The percentage of adults aged 40 and older taking drugs that combat high cholesterol rose from 20 percent to 28 percent between 2003 and 2012, according to the U.S. Centers for Disease Control and Prevention (CDC).
Moreover, the use of statins increased from 18 percent to 26 percent, making them most commonly used cholesterol-lowering drugs. By 2011-12, 93 percent of adults using a cholesterol-lowering medication used a statin.
The CDC researchers said they couldn’t speculate on the reasons for the increase. But one cardiologist pointed out that statins have been shown to lower the risk of heart attack, stroke and premature death in men and women at risk for heart disease and stroke.
And “heart disease and stroke remain the leading cause of illness and death in the United States,” said Dr. Gregg Fonarow, a professor of cardiology at the University of California, Los Angeles.
While evidence supports and guidelines recommend statins for all those with established heart disease, 29 percent of those patients aren’t being treated with statins, Fonarow said. There are substantial treatment gaps for people with diabetes as well, he added.
“These data also show that while there has been some improvement over time, many individuals at risk for their first heart attack and stroke are not receiving one of the most effective, high-value preventative therapies available,” Fonarow said.
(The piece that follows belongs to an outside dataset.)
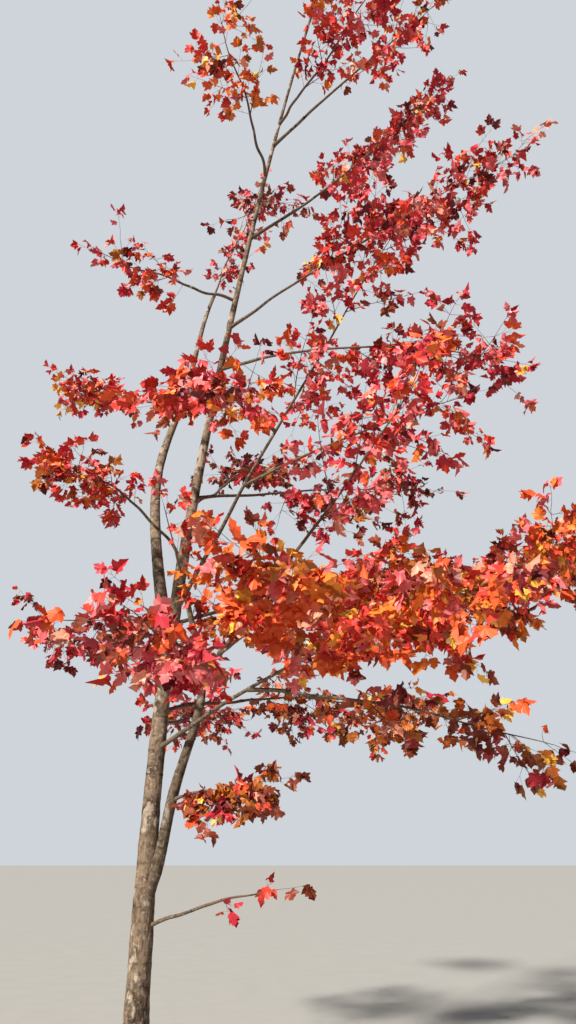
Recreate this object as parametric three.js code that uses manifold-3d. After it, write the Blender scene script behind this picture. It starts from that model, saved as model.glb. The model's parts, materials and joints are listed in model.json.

“Improving the use of statin therapy among those eligible represents an important opportunity to further reduce death and disability due to heart disease and stroke in the United States,” he said.
According to the report, the use of cholesterol-lowering drugs increased with age – 17 percent of those aged 40 to 59 took such medications, while use increased to 48 percent among those 75 and older.
The research team, led by CDC epidemiologist Dr. Qiuping Gu, also found that about 71 percent of adults with heart disease and 54 percent of adults with high cholesterol were taking a cholesterol-lowering drug.
In addition, among those aged 40 to 64, health insurance played a role. Those with health insurance were more likely to take a cholesterol-lowering drug than those without insurance, Gu said.